Noda hopes to highlight the panda lease as a "symbol of Japan-China friendship" when the two countries mark the 40th anniversary of the normalisation of their diplomatic ties next year, local media said.

Noda was speaking to officials from Sendai, one of the cities hardest hit by the March 11 earthquake and tsunami, which killed nearly 20,000 people in Japan's northeast and sparked a crisis at the Fukushima nuclear power plant.

Sendai's local administration has already asked the Chinese embassy in Tokyo for the lease of giant pandas to lift the spirits of local children.

"We hope our children can heal their wounded hearts by looking at the adorable pandas," Sendai deputy mayor Yukimoto Ito told reporters after meeting the premier.

The meeting was also attended by Japanese pop star Masahiko Kondo, 47, who has been supporting reconstruction in the disaster zones and pledged to chip in for Sendai's panda project.

Panda diplomacy has been a key plank of China's engagement with the outside world for many decades.

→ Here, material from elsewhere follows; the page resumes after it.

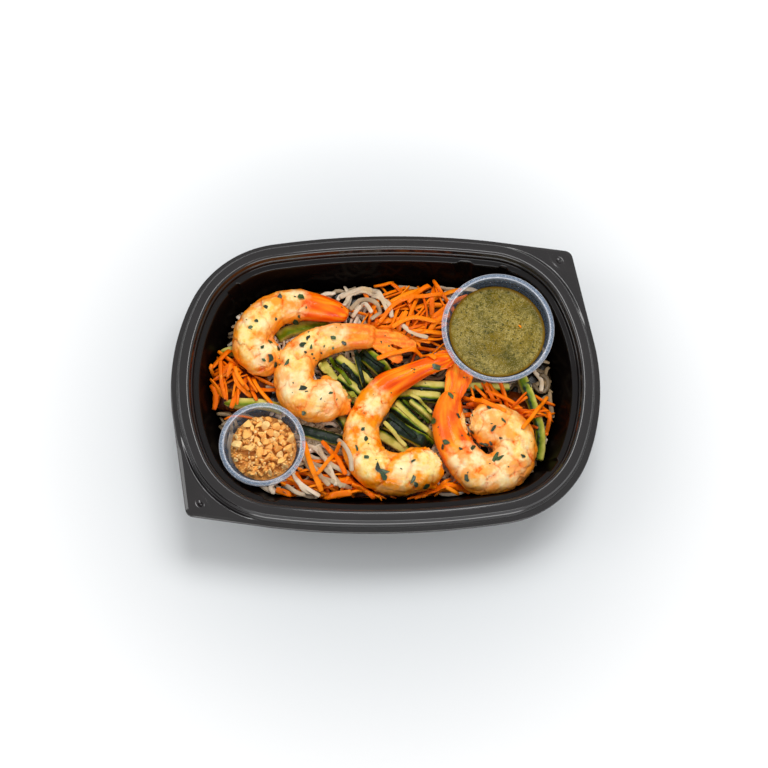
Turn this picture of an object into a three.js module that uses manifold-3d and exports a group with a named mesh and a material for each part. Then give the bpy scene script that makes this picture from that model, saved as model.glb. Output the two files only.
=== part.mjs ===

A panda craze gripped Japan for the first time in 1972 when China gave Japan a pair to mark the normalisation of ties.

China also leased two pandas to Kobe in 2000 to cheer up children traumatised by the 1995 earthquake that devastated the port city.

There are 11 giant pandas in Japan at present, including two that arrived at Tokyo's Ueno Zoo in February under a contract that will cost the metropolitan government $950,000 a year for the next decade.

The money will be spent on wildlife protection in China.